OI has already hit the ground running in that regard, too. Last year, they partnered with the U-M’s Poverty Solutions: an initiative that conducts action-oriented research to find ways to alleviate poverty within Detroit, statewide, and even internationally. Since Poverty Solutions launched  in 2016, they’ve been working closely with the Detroit Partnership on Economic Mobility to help inform and enhance the city’s efforts to promote economic mobility.

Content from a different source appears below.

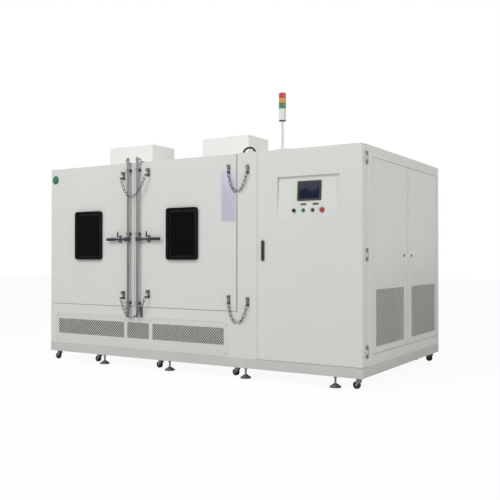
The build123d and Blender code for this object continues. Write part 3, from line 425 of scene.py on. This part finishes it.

“Opportunity Insights chose to partner directly with us to see how their research could inform our broader work of promoting economic mobility,” says Assistant Director of Economic Mobility at Poverty Solutions Patrick Cooney. He says some recent research in which OI found that their sample of children — who were growing up in the economically challenged Jefferson Chalmers neighborhood in the 1980s — fared better than those in neighboring areas. Poverty Solutions is working to couple that data with context on what was happening in Jefferson Chalmers at the time, especially with regard to local development. “The role that we’re playing in the partnership is seeing how we can pair their data with some local qualitative insights,” Cooney explains.

“I’m not clear that there has ever been a clear investment in housing policy for young African Americans,” Young says. Until now, that is. Though it’s still early, the initiative OI has taken on is about much more than color-coding the country or dictating to people where they should live. “Our work is really bringing the research and data with the lived experience to create really thoughtful programs and policies to make a real difference,” Williams says.

They’re changing the language of success in the process, by unwinding it from absolute thresholds of income, achievements, and color, and reworking it around measures of movement, change, and progress. To win in life, their research says, should just be about getting from one point to the next. Everyone’s starting point is different.